-- Information supplied --
####

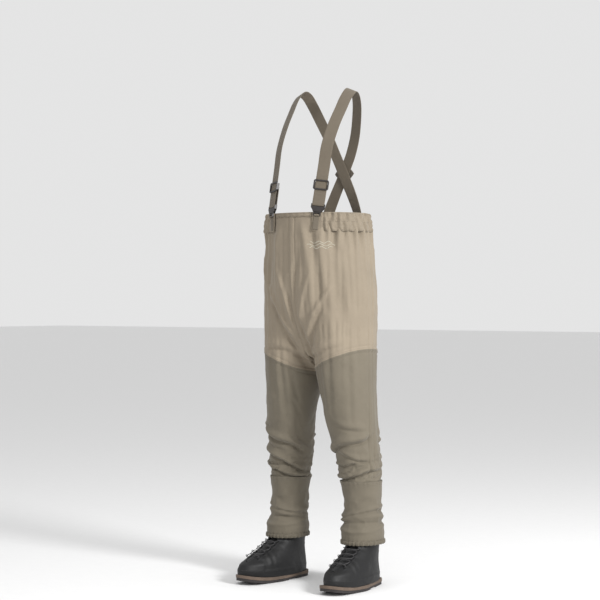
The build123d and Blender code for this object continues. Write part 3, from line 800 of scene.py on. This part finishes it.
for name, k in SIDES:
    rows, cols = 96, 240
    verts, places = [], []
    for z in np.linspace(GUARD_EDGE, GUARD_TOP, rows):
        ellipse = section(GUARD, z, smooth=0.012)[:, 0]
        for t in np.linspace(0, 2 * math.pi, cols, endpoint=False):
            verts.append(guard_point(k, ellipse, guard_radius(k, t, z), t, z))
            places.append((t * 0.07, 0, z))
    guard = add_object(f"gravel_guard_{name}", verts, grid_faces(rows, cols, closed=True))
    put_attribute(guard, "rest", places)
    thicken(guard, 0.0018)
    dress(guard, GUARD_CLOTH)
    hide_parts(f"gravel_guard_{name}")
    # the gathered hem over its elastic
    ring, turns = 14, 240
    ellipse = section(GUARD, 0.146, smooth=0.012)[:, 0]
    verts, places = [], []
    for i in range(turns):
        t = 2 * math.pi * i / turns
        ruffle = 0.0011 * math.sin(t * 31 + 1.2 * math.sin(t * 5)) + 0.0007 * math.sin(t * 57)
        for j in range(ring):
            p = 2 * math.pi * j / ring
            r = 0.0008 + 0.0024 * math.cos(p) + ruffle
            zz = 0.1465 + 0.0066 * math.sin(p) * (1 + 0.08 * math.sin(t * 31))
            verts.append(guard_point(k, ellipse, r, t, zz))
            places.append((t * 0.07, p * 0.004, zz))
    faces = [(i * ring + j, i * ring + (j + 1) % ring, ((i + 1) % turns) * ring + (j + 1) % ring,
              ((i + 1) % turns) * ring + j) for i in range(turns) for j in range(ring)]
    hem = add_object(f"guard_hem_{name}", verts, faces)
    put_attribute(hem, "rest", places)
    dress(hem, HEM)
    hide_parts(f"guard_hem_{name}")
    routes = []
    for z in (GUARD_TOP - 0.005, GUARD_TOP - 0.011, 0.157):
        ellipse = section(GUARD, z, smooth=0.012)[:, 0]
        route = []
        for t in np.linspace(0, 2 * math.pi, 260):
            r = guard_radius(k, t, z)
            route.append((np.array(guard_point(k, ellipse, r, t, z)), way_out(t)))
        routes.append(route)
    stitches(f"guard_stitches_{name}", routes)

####

-- Requirements --
All of the data shown above must be copied exactly.

-- Result of the task --
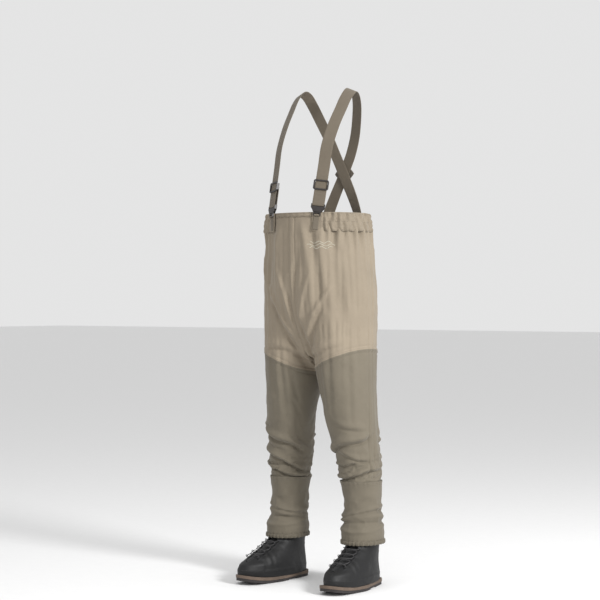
The build123d and Blender code for this object continues. Write part 3, from line 800 of scene.py on. This part finishes it.
for name, k in SIDES:
    rows, cols = 96, 240
    verts, places = [], []
    for z in np.linspace(GUARD_EDGE, GUARD_TOP, rows):
        ellipse = section(GUARD, z, smooth=0.012)[:, 0]
        for t in np.linspace(0, 2 * math.pi, cols, endpoint=False):
            verts.append(guard_point(k, ellipse, guard_radius(k, t, z), t, z))
            places.append((t * 0.07, 0, z))
    guard = add_object(f"gravel_guard_{name}", verts, grid_faces(rows, cols, closed=True))
    put_attribute(guard, "rest", places)
    thicken(guard, 0.0018)
    dress(guard, GUARD_CLOTH)
    hide_parts(f"gravel_guard_{name}")
    # the gathered hem over its elastic
    ring, turns = 14, 240
    ellipse = section(GUARD, 0.146, smooth=0.012)[:, 0]
    verts, places = [], []
    for i in range(turns):
        t = 2 * math.pi * i / turns
        ruffle = 0.0011 * math.sin(t * 31 + 1.2 * math.sin(t * 5)) + 0.0007 * math.sin(t * 57)
        for j in range(ring):
            p = 2 * math.pi * j / ring
            r = 0.0008 + 0.0024 * math.cos(p) + ruffle
            zz = 0.1465 + 0.0066 * math.sin(p) * (1 + 0.08 * math.sin(t * 31))
            verts.append(guard_point(k, ellipse, r, t, zz))
            places.append((t * 0.07, p * 0.004, zz))
    faces = [(i * ring + j, i * ring + (j + 1) % ring, ((i + 1) % turns) * ring + (j + 1) % ring,
              ((i + 1) % turns) * ring + j) for i in range(turns) for j in range(ring)]
    hem = add_object(f"guard_hem_{name}", verts, faces)
    put_attribute(hem, "rest", places)
    dress(hem, HEM)
    hide_parts(f"guard_hem_{name}")
    routes = []
    for z in (GUARD_TOP - 0.005, GUARD_TOP - 0.011, 0.157):
        ellipse = section(GUARD, z, smooth=0.012)[:, 0]
        route = []
        for t in np.linspace(0, 2 * math.pi, 260):
            r = guard_radius(k, t, z)
            route.append((np.array(guard_point(k, ellipse, r, t, z)), way_out(t)))
        routes.append(route)
    stitches(f"guard_stitches_{name}", routes)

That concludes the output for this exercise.